Since this is an apartment and you do not own it, I would not do anything with it. Call the landlord or property management company and have them do any plumbing work. Your liability would be sky high and tampering with plumbing may violate your lease.


----------



## chillinhrh (Mar 1, 2015)

SHR Plumber said:


> The shower arm you have is an old proprietary Price Pfister shower arm. Not uncommon to find them. Two easy solutions, #1: Unscrew the arm from the elbow behind the wall and replace with a standard shower arm that any shower head will fit on . #2: Danco sells an adapter for converting your shower arm ball end to a standard 1/2" thread. This adapter could be hard to find. I always go with option #1.
> 
> Since this is an apartment and you do not own it, I would not do anything with it.
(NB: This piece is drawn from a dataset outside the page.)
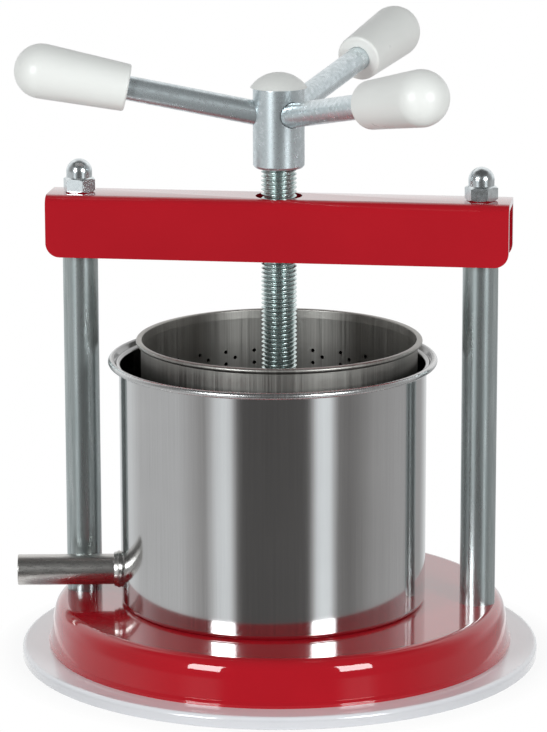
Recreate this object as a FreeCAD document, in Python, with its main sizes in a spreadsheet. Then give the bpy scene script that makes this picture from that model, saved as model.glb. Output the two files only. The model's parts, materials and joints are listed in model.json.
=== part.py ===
import FreeCAD, Part
import math
import os
import re
import Sketcher

# Manual food press: a hand-turned screw drives a plate down into a perforated
# basket that stands in a pot with a spout. Millimetres, Z up, the origin at the
# middle of the foot's underside, on the axis of the screw.

# Driving sizes: alias, number, what it measures

DRIVING = [
    ("basket_radius", 62.7, "basket, outside"),
    ("basket_sheet", 0.8, "basket, wall"),
    ("basket_floor", 1.0, "basket, floor"),
    ("basket_round", 5.0, "basket, lower edge"),
    ("basket_rim_width", 2.2, "basket, rolled rim past the wall"),
    ("basket_bead_height", 2.2, "basket, rolled rim"),
    ("basket_lip_height", 4.0, "basket, flare inside the rim"),
    ("basket_lip_round", 3.0, "basket, where the flare starts"),
    ("basket_stands_proud", 7.9, "basket's rim above the pot's rim"),
    ("basket_turned", 5.8, "basket, as it stands in the pot, degrees"),
    ("hole_radius", 1.1, "basket holes"),
    ("hole_columns", 28, "basket holes, round the wall"),
    ("hole_rows", 6, "basket holes, one above the other"),
    ("hole_first_drop", 19.6, "basket holes, first row below the rim"),
    ("hole_last_rise", 13.5, "basket holes, last row above the underside"),
    ("floor_hole_count", 12, "floor holes, round a ring"),
    ("floor_ring_margin", 18.7, "outer ring of floor holes, inside the wall"),
    ("floor_ring_step", 20.0, "between the rings of floor holes"),
    ("juice_gap", 6.1, "between basket and pot, both centred"),
    ("bucket_sheet", 0.8, "pot, wall"),
    ("bucket_floor", 1.0, "pot, floor"),
    ("bucket_round", 7.0, "pot, lower edge"),
    ("bucket_height", 113.2, "pot, to the top of its rim"),
    ("bucket_rim_width", 4.9, "pot, rim past the wall"),
    ("bucket_bead_height", 2.8, "pot, curled rim"),
    ("bucket_bead_width", 2.0, "pot, curled rim"),
    ("bucket_bead_under", 0.5, "pot, curled rim, lower edge"),
    ("bucket_bead_over", 1.2, "pot, curled rim, upper edge"),
    ("bucket_lip_height", 5.6, "pot, flared lip"),
    ("bucket_lip_round", 2.0, "pot, where the lip starts"),
    ("bucket_to_left", 2.5, "pot stands off the screw's axis, towards -X"),
    ("bucket_to_front", 3.5, "pot stands off the screw's axis, towards -Y"),
    ("spout_diameter", 14.0, "spout, outside"),
    ("spout_wall", 1.0, "spout, wall"),
    ("spout_length", 47.2, "spout, out of the pot's wall"),
    ("spout_level", 13.7, "spout's axis above the pot's underside"),
    ("spout_post_gap", 2.3, "between the spout and the left post"),
    ("collar_wall", 1.6, "spout's collar, past the spout"),
    ("collar_width", 3.2, "spout's collar, from the wall out"),
    ("collar_step_wall", 0.8, "collar's outer step, past the spout"),
    ("collar_step_width", 1.5, "collar's outer step, along the spout"),
    ("collar_seat", 0.3, "spout thinner inside its collar, radial"),
    ("plate_side_gap", 1.9, "between the pressing plate and the basket"),
    ("plate_sheet", 2.0, "pressing plate"),
    ("plate_flange", 8.0, "pressing plate, turned-up edge"),
    ("plate_round", 3.0, "pressing plate, edge bend"),
    ("plate_lift", 13.5, "plate above the basket's floor as drawn"),
    ("boss_radius", 15.0, "boss welded to the plate"),
    ("boss_edge", 1.0, "boss, edge chamfer"),
    ("boss_play", 0.05, "neck of the screw in the boss, radial"),
    ("grub_diameter", 5.0, "grub screw in the boss"),
    ("grub_sink", 0.5, "grub screw, below the boss's side"),
    ("grub_tip_gap", 0.3, "grub screw's tip above the groove's floor"),
    ("grub_side_gap", 0.3, "grub screw to each side of the groove"),
    ("screw_diameter", 16.0, "pressing screw"),
    ("screw_play", 0.04, "screw in its threaded block, radial"),
    ("screw_room", 2.5, "screw in the crossbeam's web, radial"),
    ("neck_step", 2.0, "shoulder at the screw's lower end, radial"),
    ("neck_length", 16.0, "screw's neck below the shoulder"),
    ("neck_floor_gap", 1.0, "screw's end above the plate"),
    ("groove_depth", 1.5, "groove for the grub screws, radial"),
    ("hub_lift", 13.0, "hub above the crossbeam as drawn"),
    ("hub_wall", 3.6, "hub, wall round the screw"),
    ("hub_above_rods", 13.6, "hub, above the level of the rods"),
    ("hub_edge", 0.8, "hub, edge chamfer"),
    ("cap_overhang", 1.2, "domed cap past the hub, radial"),
    ("cap_dome_height", 6.7, "domed cap above the hub"),
    ("cap_stem_length", 5.0, "domed cap's stem in the hub"),
    ("rod_diameter", 11.0, "handle rod"),
    ("rod_reach", 110.0, "from the axis to a rod's end, along it"),
    ("rod_root_gap", 1.0, "rods' ends clear of each other in the hub"),
    ("rod_screw_gap", 1.4, "rods above the screw's end in the hub"),
    ("rod_rise", 11.6, "rods rise outwards, degrees"),
    ("rod_level", 22.5, "where the rods cross, above the hub's underside"),
    ("rod_past_left", 10.0, "left rod, degrees past the crossbeam's line"),
    ("grip_length", 51.2, "plastic grip"),
    ("grip_end_wall", 7.2, "grip, past its bore"),
    ("grip_inner_radius", 10.6, "grip, end towards the hub"),
    ("grip_outer_radius", 12.3, "grip, radius of the round end"),
    ("grip_edge_round", 1.2, "grip, edge towards the hub"),
    ("left_grip_gap", 2.7, "bore left empty past the left rod"),
    ("front_grip_gap", 9.3, "bore left empty past the front rod"),
    ("rear_grip_gap", 15.0, "bore left empty past the rear rod"),
    ("push_play", 0.02, "pieces pushed, screwed or welded together, radial"),
    ("post_room", 8.5, "between the pot's rim and a post, both centred"),
    ("post_diameter", 16.0, "round post"),
    ("post_chamfer", 0.6, "edge of a post"),
    ("loading_gap", 37.1, "between the basket's rim and the crossbeam"),
    ("stud_diameter", 8.0, "threaded end of a post"),
    ("stud_play", 0.25, "hole round a stud, radial"),
    ("stud_tip", 1.8, "stud past its lower nut"),
    ("stud_in_cap", 11.0, "stud inside its cap nut"),
    ("washer_diameter", 16.0, "washer under a post"),
    ("washer_thickness", 1.6, "washer under a post"),
    ("nut_wall", 2.5, "nuts, from the stud to a flat"),
    ("nut_height", 6.5, "hexagon of the nuts"),
    ("nut_corner_cut", 0.8, "chamfer of the hexagon's corners"),
    ("cap_nut_hole_gap", 0.5, "cap nut, past the stud's end"),
    ("cap_nut_top_wall", 3.5, "cap nut, top of its dome"),
    ("cap_nut_side_wall", 1.8, "cap nut, side of its dome"),
    ("cap_nut_dome_rise", 6.4, "cap nut, round part of its dome"),
    ("left_nut_turn", 12.0, "cap nut over the left post, as tightened"),
    ("right_nut_turn", 37.0, "cap nut over the right post, as tightened"),
    ("beam_sheet", 3.0, "crossbeam, sheet"),
    ("beam_depth", 28.1, "crossbeam, outside"),
    ("beam_overhang", 13.4, "crossbeam, past the axis of a post"),
    ("beam_side_gap", 2.55, "between a post and a flange of the crossbeam"),
    ("beam_bend", 4.5, "crossbeam, outside of the bends"),
    ("beam_corner", 6.4, "crossbeam, lower corners of the flanges"),
    ("nut_block_length", 30.0, "threaded block under the web"),
    ("nut_block_height", 18.0, "threaded block under the web"),
    ("nut_block_corner", 1.5, "threaded block, lower edges"),
    ("weld_gap", 0.05, "between the block and a flange"),
    ("tie_bar_width", 30.0, "flat bar under the base"),
    ("tie_bar_thickness", 6.0, "flat bar under the base"),
    ("tie_bar_end_gap", 0.6, "flat bar's ends, inside the base's flat top"),
    ("pan_sheet", 1.5, "pressed base, sheet"),
    ("pan_ledge", 0.2, "pressed base, flat outside a post"),
    ("pan_edge_width", 1.5, "pressed base, rounded top edge"),
    ("pan_edge_round", 2.5, "pressed base, top edge"),
    ("pan_crown_width", 2.5, "pressed base, steep band below the top edge"),
    ("pan_crown_height", 4.8, "pressed base, the same band"),
    ("pan_crown_round", 20.0, "pressed base, between this band and the wall"),
    ("pan_crown_inner_round", 12.0, "pressed base, the same place, inside"),
    ("pan_draft", 1.6, "pressed base, wall slopes out by"),
    ("pan_flare", 1.45, "pressed base, flare past the wall"),
    ("pan_flare_height", 2.3, "pressed base, flare"),
    ("pan_flare_round", 2.5, "pressed base, between the wall and the flare"),
    ("pan_hem_height", 1.4, "pressed base, upright hem on the foot"),
    ("pan_hem_round", 0.8, "pressed base, between the flare and the hem"),
    ("pan_stud_gap", 2.9, "studs' lower ends above the foot"),
    ("foot_ledge", 12.15, "plastic foot, past the base"),
    ("foot_height", 5.5, "plastic foot, top above the table"),
    ("foot_skin", 2.5, "plastic foot, top wall"),
    ("foot_rim", 3.0, "plastic foot, outer wall"),
    ("foot_edge_round", 2.0, "plastic foot, top edge"),
    ("foot_rib_width", 2.0, "plastic foot, ribs"),
    ("foot_rib_count", 8, "plastic foot, ribs"),
    ("foot_ring_radius", 62.0, "plastic foot, ring where the ribs start"),
    ("foot_pad_radius", 10.0, "plastic foot, pad in the middle"),
    ("pillar_spacing", 90.0, "between the foot's two pillars"),
    ("pillar_wall", 2.6, "pillar, round the sunk screw head"),
    ("foot_screw_diameter", 5.0, "screw up through a pillar"),
    ("foot_screw_play", 0.2, "screw in its pillar, radial"),
    ("foot_screw_head", 9.0, "its head, across"),
    ("foot_screw_head_height", 2.6, "its head, thickness"),
    ("foot_screw_head_play", 0.4, "its head in the pillar, radial"),
    ("foot_screw_sink", 3.4, "its head above the table"),
    ("foot_screw_tip_gap", 0.5, "its tip below the pressed base"),
]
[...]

Call the landlord or property management company and have them do any plumbing work. Your liability would be sky high and tampering with plumbing may violate your lease.


Thanks that's very helpful. Maybe this would work:
http://www.acehardware.com/product/index.jsp?productId=1279265

Didn't think about going to Ace hardware! Also if I did option #2, I don't think it would be risky at all, I've already removed the shower head it's very easy to take off.

Even the elbow method is very easy after I watched a video, they put the Channellocks inside the elbow of the shower arm and turned it, that's ingenious!  But I won't risk that one since it's more risky than option #2.


----------



## SHR Plumber (Aug 20, 2013)

chillinhrh said:


> Maybe this would work:
> http://www.acehardware.com/product/index.jsp?productId=1279265


That is exactly the adapter I referenced. You are right, no more risky than changing a shower head. Good job finding the adapter.


----------